Grouping together Catalan nationalists and animal rights activists, he presents the anti-bullfighting side as a conglomerate of the hypocritical (you eat burgers, don’t you?) and the culturally myopic (you’re just doing this because you hate all things Spanish). Kimmelman notes that in Southern France, historically Catalan territory, bullfighting is embraced in reaction to the French government’s ban on it, and argues that Catalans in Northern Spain oppose it as part of their separatist agenda. This is how he links the two agendas. Tidy piece of logic there, Michael.

The author goes on to quote British travel writer Robert Elms who comments, “At a point when Europe is becoming bigger and more multicultural, Barcelona is becoming smaller and more Catalan.”

(Elms’ big claim to fame in the culture world is naming the band Spandau Ballet. Europe thanks you, sir.)

If Kimmelman had actually spoken to any continental Europeans, he may have discovered that cultural relics like bullfighting are a big part of what makes Spain-Catalonia-the Iberian Peninsula different from the rest of Europe. Until medieval practices like bullfighting, outdated laws on domestic violence, and incompliance with European environment laws are eradicated, Europe will continue to think of Spain as a second-rate country.

I could go on, but instead I’ll just wrap this up by asking Mr. Kimmelman to consider interviewing parties on both sides of the debate, rather than choosing a British travel writer and a bullfighting columnist for La Vanguardia, one of the most conservative newspapers in Spain.

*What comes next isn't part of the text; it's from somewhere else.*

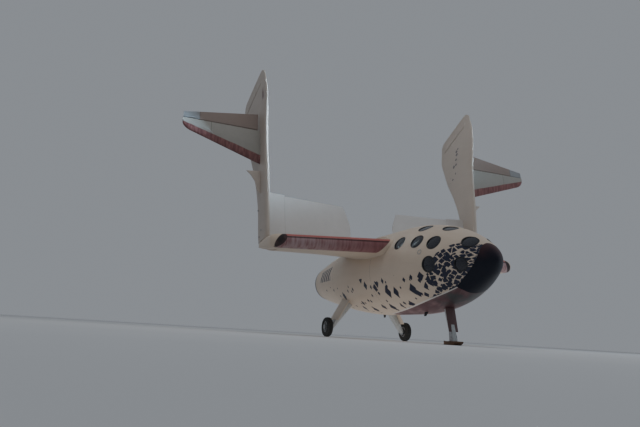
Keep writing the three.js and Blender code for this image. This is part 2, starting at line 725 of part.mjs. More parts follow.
function buildGear(craft) {
  const hullKeepOut = hullSolid(600, 5200, -seam * 1.5);
  const x = -wheel.station;
  const axle = -axisHeight + wheel.radius;
  const legOutline = [
    [360, -560],
    [500, -480],
    [wheel.y - 95, axle + 60],
    [wheel.y - 75, axle + 30],
    [wheel.y - 75, axle - 35],
    [wheel.y - 100, axle - 35],
    [wheel.y - 135, axle + 10],
  ];
  // The gear door is fixed to the leg's outer side and hangs beside it
  const doorOutline = [[467, -428], [731, -902], [744, -895], [480, -421]];
  const doorReach = 210;
  const brake = { inner: wheel.y - 80, outer: wheel.y - 68, radius: 75 };
  const leg = extrudeX(legOutline, x - 70, x + 70)
    .add(extrudeX(doorOutline, x - doorReach, x + doorReach))
    .subtract(hullKeepOut)
    .add(bar([x, wheel.y - 80, axle], [x, wheel.y + 60, axle], 18))
    .add(bar([x, brake.inner, axle], [x, brake.outer, axle], brake.radius, 20));
  const tyreTurn = (profile, sidesAround) => {
    const points = profile.map(([radius, y]) => new THREE.Vector2(radius, y));
    const geometry = new THREE.LatheGeometry(points, sidesAround);
    geometry.translate(x, wheel.y, axle);
    return toSolid(geometry);
  };
  const half = wheel.width / 2;
  const tyre = tyreTurn([
    [wheel.rimRadius, -half + 15],
    [wheel.rimRadius + 25, -half + 4],
    [wheel.radius - 35, -half],
    [wheel.radius - 10, -half + 18],
    [wheel.radius, -25],
    [wheel.radius, 25],
    [wheel.radius - 10, half - 18],
    [wheel.radius - 35, half],
    [wheel.rimRadius + 25, half - 4],
    [wheel.rimRadius, half - 15],
    [wheel.rimRadius, -half + 15],
  ], 24);
  const rimOuter = wheel.rimRadius - seam * 1.6;
  const rim = tyreTurn([
    [18.6, -half + 5],
    [45, -half + 5],
    [55, -20],
    [rimOuter - 18, -20],
    [rimOuter - 10, -half + 18],
    [rimOuter, -half + 18],
    [rimOuter, half - 18],
    [rimOuter - 10, half - 18],
    [rimOuter - 18, 20],
    [55, 20],
    [45, half + 4],
    [18.6, half + 4],
    [18.6, -half + 5],
  ], 24);
  sides.forEach(([label, side]) => {
    put(craft, `gear_leg_${label}`, mirrored(leg, side), steel());
    put(craft, `tyre_${label}`, mirrored(tyre, side), rubber());
    put(craft, `wheel_rim_${label}`, mirrored(rim, side), steel());
  });

  const floor = -axisHeight;
  const shoeBack = -(skid.station + skid.length / 2);
  const shoe = extrudeY([
    [shoeBack, floor],
    [shoeBack + skid.length - 70, floor],
    [shoeBack + skid.length, floor + 45],
    [shoeBack + skid.length - 15, floor + 60],
    [shoeBack + skid.length - 90, floor + skid.thickness],
    [shoeBack, floor + skid.thickness],
  ], -skid.width / 2, skid.width / 2);
  const footTop = floor + skid.thickness + seam;
  const strut = extrudeY([
    [-skid.station - 60, footTop],
    [-skid.station + 50, footTop],
    [-skid.station + 30, footTop + 60],
    [-skid.station - 150, -540],
    [-skid.station - 290, -540],
    [-skid.station - 60, footTop + 90],
  ], -38, 38).subtract(hullKeepOut);
  put(craft, 'nose_skid_strut', strut, steel());
  put(craft, 'nose_skid_shoe', shoe, phenolic());
}

// Cabin

function buildCabin(craft) {
  const room = hullSolid(300, cabinEnd - 4, wallThickness + seam * 2);
  const floorTop = -400;
  const deck = box(-cabinEnd + 10, -800, -900, 900, floorTop - 24, floorTop).intersect(room);
  put(craft, 'cabin_floor', deck, darkMetal());
  const base = floorTop + seam;
  const seatOutline = [
    [0, base],
    [300, base],
    [360, base + 160],
    [380, base + 230],
    [120, base + 215],
    [-60, base + 760],
    [-150, base + 740],
    [0, base + 180],
  ];
  // Seats: [name, station of the seat's back foot, y]
  const seats = [['pilot_seat', 1560, 0], ['passenger_seat_left', 2480, 290], ['passenger_seat_right', 2480, -290]];
  seats.forEach(([name, station, y]) => {
    const outline = seatOutline.map(([x, z]) => [x - station, z]);
    put(craft, name, extrudeY(outline, y - 210, y + 210), fabric());
  });
  const panel = extrudeY([
    [-960, base],
    [-900, base],
    [-830, base + 420],
    [-870, base + 520],
    [-930, base + 500],
  ], -170, 170);
  put(craft, 'instrument_panel', panel, panelDark());
}

const craft = new THREE.Group();
craft.position.set(originStation, 0, axisHeight);

const feather = new THREE.Group();
feather.position.set(-hinge.station, 0, hinge.height);
feather.rotation.y = THREE.MathUtils.degToRad(raisedDegrees);
craft.add(feather);

buildHull(craft);
put(craft, 'rocket_motor', revolve(motorProfile, 24), darkMetal());
buildWings(craft);
buildGear(craft);
buildCabin(craft);
buildFlaps(feather);
buildFins(feather);
buildTailplanes(feather);

const part = new THREE.Group();
part.add(craft);

export default part;
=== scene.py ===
import json
from math import copysign, cos, exp, pi, radians, sin, sqrt, tau
import bmesh
import bpy
from mathutils import Matrix, Vector


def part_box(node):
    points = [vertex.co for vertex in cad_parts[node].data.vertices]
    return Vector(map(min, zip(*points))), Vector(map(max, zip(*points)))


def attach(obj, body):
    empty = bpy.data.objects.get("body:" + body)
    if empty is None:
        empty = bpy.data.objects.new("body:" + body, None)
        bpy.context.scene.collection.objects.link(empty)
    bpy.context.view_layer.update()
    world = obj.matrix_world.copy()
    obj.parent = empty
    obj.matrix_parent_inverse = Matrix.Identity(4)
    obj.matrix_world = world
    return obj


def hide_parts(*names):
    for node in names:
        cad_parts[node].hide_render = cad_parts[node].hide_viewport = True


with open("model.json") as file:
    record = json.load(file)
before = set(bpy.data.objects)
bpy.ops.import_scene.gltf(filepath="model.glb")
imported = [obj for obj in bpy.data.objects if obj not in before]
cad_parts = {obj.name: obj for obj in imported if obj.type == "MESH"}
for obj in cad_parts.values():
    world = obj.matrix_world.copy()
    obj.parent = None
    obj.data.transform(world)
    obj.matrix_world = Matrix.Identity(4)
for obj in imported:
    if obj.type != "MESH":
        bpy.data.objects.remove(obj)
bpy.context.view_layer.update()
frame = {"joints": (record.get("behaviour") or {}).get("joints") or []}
print("frame loaded")

# Places that several pieces share, in metres: stations run aft from a datum, heights from the hull's axis
hinge = next(joint for joint in frame["joints"] if joint["name"] == "feather_hinge")
hingeSpot = Vector(hinge["pos_m"])
featherTurn = radians(-hinge["range_deg"][0])
turnCos, turnSin = cos(featherTurn), sin(featherTurn)
hull = {
    "axisHeight": 1.24,
    "radius": 0.762,
    "noseTip": 0.16,
    "noseApex": 0.06,  # where the nose's curve would end if it weren't blunted
    "bluntEnd": 0.36,
    "noseEnd": 2.35,
    "taperStart": 3.425,
    "end": 6.524,
    "tailRadius": 0.38,
    "wall": 0.03,
    "cabinEnd": 2.75,
    "tankEnd": 4.75,
    "boreRadius": 0.0335,  # for the moving tail's cross tube
    "steps": 96,
}
skinGap = 0.0003  # between neighbours along the hull and wing
cutGap = 0.0004  # around what is cut to fit the hull
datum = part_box("nose_cap")[1].x + hull["noseTip"]
bothSides = (("left", 1), ("right", -1))


def shipPoint(station, y, height):
    return Vector((datum - station, y, hull["axisHeight"] + height))


def featherPoint(aft, y, height):  # from the moving tail's own directions, as it stands raised
    return hingeSpot + Vector((height * turnSin - aft * turnCos, y, aft * turnSin + height * turnCos))


def hullRadius(station):
    if station <= hull["noseTip"]:
        return 0.0
    if station < hull["noseEnd"]:
        ahead = (hull["noseEnd"] - station) / (hull["noseEnd"] - hull["noseApex"])
        blunt = max((hull["bluntEnd"] - station) / (hull["bluntEnd"] - hull["noseTip"]), 0)
        return hull["radius"] * (1 - ahead**2.32) ** 0.86 * sqrt(1 - blunt**3)
    along = max(station - hull["taperStart"], 0) / (hull["end"] - hull["taperStart"])
    return hull["radius"] - (hull["radius"] - hull["tailRadius"]) * along**1.5


def hullSpot(station, degrees, grow=0.0):  # station, y and height of a place on the port side
    turn, reach = radians(degrees), hullRadius(station) + grow
    return station, reach * cos(turn), reach * sin(turn)


def mix(a, b, share):
    return a + (b - a) * share


def evenly(first, last, count):
    return [mix(first, last, i / count) for i in range(count + 1)]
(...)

Bullfighting is in no danger of disappearing as long as tourism is the main source of income in Andalusia and other regions of the peninsula. To say that anti-taurism is separatist is akin to saying that abolitionists were anti-American. I expect better arguments from the New York Times. Articles like this one make me question the paper’s credibility, as well as the editor’s cultural sensitivity.